GIVEN TASK -
Reproduce the material that follows, please, but only from its first line to the line containing "import Module from", inclusive.

COLLECTED DATA -
---
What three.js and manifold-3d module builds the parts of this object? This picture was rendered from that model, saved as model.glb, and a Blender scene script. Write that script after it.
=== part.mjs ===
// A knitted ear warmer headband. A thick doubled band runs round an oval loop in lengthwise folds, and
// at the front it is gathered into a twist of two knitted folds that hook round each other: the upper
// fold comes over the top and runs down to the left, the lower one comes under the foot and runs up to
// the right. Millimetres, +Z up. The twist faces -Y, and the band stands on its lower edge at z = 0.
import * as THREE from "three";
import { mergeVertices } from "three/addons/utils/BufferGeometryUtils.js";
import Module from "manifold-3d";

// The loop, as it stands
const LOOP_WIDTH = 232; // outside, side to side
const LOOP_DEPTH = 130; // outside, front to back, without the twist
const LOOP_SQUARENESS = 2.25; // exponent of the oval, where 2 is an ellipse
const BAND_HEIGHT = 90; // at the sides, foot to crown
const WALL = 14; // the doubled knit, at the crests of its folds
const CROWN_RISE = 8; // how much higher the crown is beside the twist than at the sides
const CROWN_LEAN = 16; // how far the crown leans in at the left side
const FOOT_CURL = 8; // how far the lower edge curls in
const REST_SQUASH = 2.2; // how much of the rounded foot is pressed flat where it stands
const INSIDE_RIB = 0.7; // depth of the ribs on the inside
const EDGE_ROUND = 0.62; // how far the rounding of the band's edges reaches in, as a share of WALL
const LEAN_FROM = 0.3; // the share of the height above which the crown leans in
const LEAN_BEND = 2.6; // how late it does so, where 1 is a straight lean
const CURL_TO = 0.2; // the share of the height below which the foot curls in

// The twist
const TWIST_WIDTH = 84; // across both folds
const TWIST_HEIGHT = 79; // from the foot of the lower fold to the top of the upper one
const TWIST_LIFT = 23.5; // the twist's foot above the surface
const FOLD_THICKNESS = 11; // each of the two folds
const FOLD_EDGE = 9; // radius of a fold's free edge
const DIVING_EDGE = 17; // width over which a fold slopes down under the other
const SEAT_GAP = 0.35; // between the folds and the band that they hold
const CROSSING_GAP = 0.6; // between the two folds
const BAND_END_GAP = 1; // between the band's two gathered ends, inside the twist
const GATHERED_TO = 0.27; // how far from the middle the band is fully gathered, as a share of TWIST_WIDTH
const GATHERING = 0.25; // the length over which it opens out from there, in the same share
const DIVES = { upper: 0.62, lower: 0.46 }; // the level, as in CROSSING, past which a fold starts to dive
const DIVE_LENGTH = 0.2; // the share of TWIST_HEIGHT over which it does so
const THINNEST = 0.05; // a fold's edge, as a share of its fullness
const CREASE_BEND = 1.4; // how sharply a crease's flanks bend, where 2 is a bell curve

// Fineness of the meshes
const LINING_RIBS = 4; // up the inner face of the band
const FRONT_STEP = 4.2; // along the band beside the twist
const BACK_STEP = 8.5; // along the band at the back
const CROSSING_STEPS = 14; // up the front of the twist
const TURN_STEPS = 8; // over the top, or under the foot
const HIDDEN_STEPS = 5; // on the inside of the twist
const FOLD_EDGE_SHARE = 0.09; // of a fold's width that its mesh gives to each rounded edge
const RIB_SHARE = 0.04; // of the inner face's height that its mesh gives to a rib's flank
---
WRITTEN REPLY -
What three.js and manifold-3d module builds the parts of this object? This picture was rendered from that model, saved as model.glb, and a Blender scene script. Write that script after it.
=== part.mjs ===
// A knitted ear warmer headband. A thick doubled band runs round an oval loop in lengthwise folds, and
// at the front it is gathered into a twist of two knitted folds that hook round each other: the upper
// fold comes over the top and runs down to the left, the lower one comes under the foot and runs up to
// the right. Millimetres, +Z up. The twist faces -Y, and the band stands on its lower edge at z = 0.
import * as THREE from "three";
import { mergeVertices } from "three/addons/utils/BufferGeometryUtils.js";
import Module from "manifold-3d";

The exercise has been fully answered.